• **WHAT YOU WILL DO**:
Restate word for word the lines beginning at the one that contains "obj.matrix_world = Matrix.Identity(4)" and ending at the one that contains "from the frame"; include both and nothing else.

• **ITEMS**:
+ + + + + + +

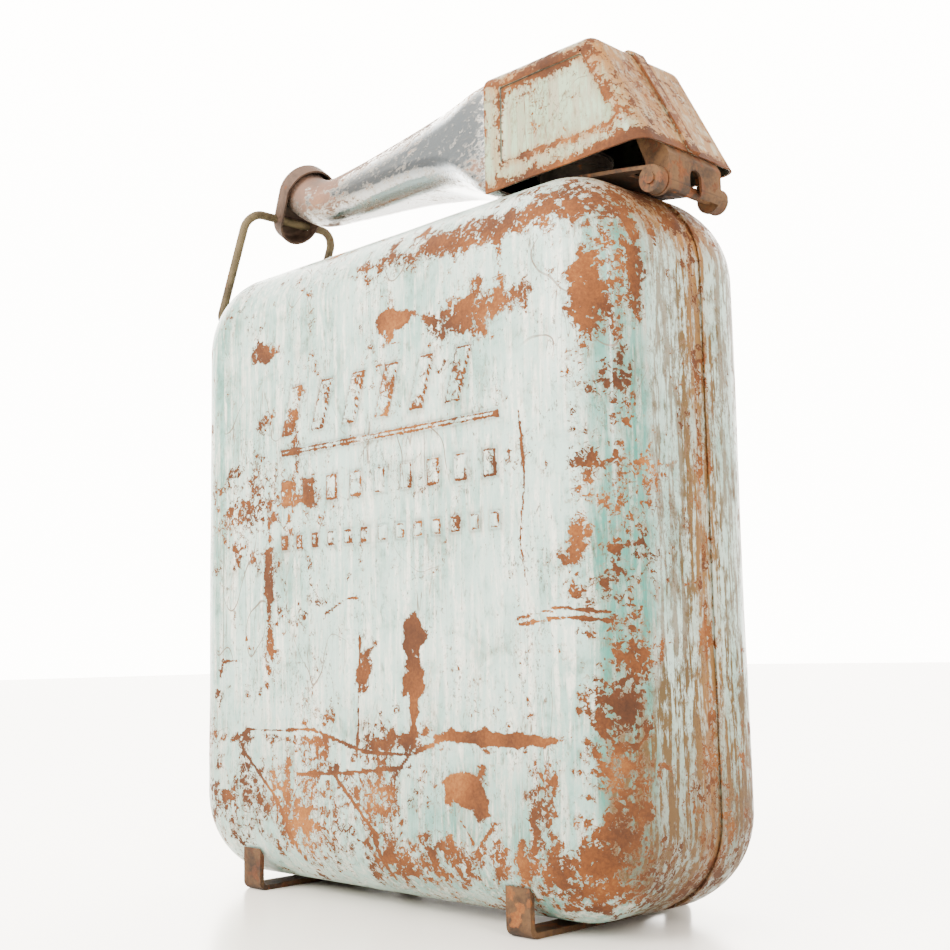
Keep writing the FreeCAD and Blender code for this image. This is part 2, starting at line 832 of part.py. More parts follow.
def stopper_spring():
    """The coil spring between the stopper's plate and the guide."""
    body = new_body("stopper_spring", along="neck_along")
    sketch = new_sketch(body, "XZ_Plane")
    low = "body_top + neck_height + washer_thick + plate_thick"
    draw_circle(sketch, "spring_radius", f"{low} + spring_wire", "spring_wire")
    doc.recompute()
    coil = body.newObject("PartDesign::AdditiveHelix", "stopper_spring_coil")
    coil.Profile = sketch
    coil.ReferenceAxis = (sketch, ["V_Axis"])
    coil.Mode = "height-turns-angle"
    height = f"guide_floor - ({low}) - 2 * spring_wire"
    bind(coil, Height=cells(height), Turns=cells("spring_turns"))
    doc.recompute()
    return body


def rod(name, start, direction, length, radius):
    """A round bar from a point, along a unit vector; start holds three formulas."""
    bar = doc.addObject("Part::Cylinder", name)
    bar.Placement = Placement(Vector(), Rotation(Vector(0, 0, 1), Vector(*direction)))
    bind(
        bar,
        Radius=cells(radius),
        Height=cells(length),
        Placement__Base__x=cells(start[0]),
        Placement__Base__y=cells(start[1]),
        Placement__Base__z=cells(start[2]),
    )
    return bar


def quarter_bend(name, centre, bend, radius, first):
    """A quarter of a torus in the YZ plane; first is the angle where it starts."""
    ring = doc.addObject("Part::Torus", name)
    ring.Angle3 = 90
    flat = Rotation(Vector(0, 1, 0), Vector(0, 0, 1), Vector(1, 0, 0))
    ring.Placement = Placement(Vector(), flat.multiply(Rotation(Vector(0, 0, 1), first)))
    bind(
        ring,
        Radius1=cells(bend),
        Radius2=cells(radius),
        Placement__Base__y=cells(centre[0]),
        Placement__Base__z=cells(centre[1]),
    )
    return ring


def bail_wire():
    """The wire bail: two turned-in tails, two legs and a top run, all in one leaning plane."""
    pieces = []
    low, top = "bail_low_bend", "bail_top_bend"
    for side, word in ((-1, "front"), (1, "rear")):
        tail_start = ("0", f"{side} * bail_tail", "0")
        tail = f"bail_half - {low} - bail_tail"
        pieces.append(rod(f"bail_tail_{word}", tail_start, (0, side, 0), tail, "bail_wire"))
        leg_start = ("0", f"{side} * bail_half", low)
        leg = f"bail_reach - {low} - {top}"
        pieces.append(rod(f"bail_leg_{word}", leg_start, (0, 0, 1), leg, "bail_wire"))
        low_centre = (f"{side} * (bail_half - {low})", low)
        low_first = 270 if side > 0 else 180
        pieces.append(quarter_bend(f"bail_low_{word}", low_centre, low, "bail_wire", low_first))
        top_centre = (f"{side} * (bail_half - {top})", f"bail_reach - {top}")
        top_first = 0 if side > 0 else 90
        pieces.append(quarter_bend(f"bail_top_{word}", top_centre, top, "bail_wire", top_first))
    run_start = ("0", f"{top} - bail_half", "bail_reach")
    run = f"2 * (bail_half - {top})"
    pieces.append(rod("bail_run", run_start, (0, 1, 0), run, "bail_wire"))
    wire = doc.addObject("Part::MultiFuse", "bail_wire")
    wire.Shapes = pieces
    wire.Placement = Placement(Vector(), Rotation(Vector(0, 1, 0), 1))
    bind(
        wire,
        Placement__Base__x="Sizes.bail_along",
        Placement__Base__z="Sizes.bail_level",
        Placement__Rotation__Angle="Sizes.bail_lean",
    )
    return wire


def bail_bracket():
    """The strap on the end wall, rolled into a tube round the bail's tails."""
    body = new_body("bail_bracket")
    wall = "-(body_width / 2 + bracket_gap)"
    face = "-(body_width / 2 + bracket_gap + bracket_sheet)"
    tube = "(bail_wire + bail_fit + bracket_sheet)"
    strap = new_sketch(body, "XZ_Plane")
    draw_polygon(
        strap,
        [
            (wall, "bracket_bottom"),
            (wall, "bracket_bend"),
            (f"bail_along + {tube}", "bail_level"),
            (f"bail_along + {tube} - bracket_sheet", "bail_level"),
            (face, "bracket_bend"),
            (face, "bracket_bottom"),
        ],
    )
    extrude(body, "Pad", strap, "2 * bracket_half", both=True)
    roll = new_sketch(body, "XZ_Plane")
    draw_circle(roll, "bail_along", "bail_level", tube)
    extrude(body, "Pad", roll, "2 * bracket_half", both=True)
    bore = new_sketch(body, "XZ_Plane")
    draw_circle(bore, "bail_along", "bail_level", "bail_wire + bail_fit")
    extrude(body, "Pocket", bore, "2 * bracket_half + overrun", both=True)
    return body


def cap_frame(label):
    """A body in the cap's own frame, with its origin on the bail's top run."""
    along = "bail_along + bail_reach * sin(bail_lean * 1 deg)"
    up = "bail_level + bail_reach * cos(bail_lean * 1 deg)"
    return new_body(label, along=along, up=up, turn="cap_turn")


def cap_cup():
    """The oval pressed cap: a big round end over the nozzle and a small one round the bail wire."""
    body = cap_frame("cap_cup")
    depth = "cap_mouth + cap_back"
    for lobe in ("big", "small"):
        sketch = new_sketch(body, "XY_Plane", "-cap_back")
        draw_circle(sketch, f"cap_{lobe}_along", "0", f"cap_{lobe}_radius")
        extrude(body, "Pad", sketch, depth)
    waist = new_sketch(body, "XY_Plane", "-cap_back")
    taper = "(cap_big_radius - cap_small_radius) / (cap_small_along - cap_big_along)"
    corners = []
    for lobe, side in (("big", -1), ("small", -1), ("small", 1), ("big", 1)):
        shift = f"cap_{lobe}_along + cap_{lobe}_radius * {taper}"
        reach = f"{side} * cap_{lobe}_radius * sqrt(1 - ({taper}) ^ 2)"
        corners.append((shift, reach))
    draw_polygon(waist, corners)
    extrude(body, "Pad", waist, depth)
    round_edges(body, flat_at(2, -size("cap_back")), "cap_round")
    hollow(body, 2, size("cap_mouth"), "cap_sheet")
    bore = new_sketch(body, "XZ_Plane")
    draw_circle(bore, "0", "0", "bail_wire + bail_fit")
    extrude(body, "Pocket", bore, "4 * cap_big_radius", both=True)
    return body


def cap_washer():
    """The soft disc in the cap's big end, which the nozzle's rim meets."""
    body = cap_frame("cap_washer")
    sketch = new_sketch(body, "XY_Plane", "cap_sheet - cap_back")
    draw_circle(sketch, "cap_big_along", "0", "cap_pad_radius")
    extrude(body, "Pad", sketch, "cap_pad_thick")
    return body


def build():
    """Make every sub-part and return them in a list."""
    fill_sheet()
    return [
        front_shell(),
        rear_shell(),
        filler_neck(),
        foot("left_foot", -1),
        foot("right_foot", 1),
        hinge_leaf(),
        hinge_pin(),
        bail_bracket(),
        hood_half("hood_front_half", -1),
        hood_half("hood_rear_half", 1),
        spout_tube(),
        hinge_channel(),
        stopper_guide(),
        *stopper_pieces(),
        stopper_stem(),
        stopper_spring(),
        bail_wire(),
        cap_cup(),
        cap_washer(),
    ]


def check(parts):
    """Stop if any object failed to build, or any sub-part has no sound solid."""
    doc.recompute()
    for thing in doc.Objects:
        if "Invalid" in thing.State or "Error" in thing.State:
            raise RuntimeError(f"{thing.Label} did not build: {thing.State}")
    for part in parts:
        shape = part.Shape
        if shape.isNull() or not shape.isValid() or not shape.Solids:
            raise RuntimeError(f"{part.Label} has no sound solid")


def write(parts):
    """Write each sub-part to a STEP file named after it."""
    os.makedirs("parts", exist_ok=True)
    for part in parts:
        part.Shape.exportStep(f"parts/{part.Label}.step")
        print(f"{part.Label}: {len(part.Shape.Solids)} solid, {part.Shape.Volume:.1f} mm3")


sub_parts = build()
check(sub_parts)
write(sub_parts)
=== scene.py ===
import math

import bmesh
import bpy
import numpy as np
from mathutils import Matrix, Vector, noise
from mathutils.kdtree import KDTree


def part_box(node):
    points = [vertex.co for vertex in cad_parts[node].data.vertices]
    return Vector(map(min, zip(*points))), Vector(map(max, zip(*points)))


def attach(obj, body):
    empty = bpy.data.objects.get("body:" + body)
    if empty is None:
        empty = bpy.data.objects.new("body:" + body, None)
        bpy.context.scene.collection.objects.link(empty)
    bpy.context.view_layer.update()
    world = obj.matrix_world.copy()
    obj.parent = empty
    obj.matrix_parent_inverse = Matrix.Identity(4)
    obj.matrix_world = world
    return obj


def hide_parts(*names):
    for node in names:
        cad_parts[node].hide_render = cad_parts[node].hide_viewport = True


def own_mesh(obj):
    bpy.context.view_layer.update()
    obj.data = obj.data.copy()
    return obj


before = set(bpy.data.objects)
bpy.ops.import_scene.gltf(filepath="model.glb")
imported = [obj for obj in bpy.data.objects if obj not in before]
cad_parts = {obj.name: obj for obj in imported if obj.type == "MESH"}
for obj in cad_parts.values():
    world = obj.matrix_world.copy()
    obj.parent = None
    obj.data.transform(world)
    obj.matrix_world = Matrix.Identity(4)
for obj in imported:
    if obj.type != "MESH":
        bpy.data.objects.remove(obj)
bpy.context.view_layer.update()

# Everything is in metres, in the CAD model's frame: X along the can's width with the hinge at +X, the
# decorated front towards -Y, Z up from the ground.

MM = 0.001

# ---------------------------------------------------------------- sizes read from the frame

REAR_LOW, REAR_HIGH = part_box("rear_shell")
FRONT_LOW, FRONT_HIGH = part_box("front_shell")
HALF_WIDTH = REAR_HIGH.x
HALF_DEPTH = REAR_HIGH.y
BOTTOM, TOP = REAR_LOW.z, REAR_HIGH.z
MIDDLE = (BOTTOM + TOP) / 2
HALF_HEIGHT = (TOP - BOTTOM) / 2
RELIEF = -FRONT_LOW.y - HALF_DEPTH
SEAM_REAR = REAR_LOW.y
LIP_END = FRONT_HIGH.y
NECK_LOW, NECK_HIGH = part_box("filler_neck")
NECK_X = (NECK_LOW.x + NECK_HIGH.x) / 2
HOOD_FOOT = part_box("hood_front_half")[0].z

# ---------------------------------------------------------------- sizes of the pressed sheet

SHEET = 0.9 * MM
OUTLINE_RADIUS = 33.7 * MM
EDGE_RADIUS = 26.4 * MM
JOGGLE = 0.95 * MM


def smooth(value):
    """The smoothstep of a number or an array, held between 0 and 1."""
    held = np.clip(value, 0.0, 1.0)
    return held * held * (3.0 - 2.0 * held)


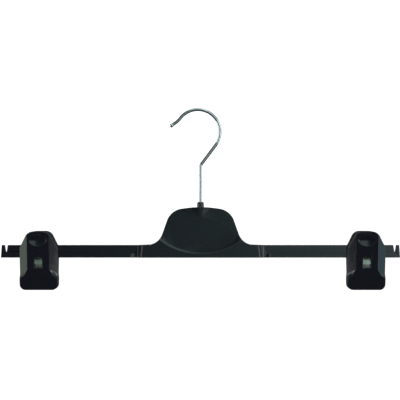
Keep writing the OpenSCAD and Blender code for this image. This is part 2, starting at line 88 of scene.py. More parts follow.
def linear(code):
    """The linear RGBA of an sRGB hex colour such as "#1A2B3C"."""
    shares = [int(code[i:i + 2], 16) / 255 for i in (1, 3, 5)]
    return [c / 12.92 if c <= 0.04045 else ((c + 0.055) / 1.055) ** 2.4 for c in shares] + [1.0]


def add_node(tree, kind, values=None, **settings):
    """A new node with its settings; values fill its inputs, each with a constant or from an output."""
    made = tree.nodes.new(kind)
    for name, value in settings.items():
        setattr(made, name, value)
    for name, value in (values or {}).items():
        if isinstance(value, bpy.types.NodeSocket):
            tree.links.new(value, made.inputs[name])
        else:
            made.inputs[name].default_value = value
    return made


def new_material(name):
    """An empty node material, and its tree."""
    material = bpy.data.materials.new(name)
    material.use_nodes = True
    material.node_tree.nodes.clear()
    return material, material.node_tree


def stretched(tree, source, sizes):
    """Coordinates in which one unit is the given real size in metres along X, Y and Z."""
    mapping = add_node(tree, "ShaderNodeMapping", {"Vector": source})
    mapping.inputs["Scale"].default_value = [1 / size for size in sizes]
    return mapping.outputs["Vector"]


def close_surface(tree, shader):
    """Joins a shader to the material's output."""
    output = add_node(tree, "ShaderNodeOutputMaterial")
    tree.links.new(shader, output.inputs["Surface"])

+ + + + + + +

• **WRITTEN REPLY**:
    obj.matrix_world = Matrix.Identity(4)
for obj in imported:
    if obj.type != "MESH":
        bpy.data.objects.remove(obj)
bpy.context.view_layer.update()

# Everything is in metres, in the CAD model's frame: X along the can's width with the hinge at +X, the
# decorated front towards -Y, Z up from the ground.

MM = 0.001

# ---------------------------------------------------------------- sizes read from the frame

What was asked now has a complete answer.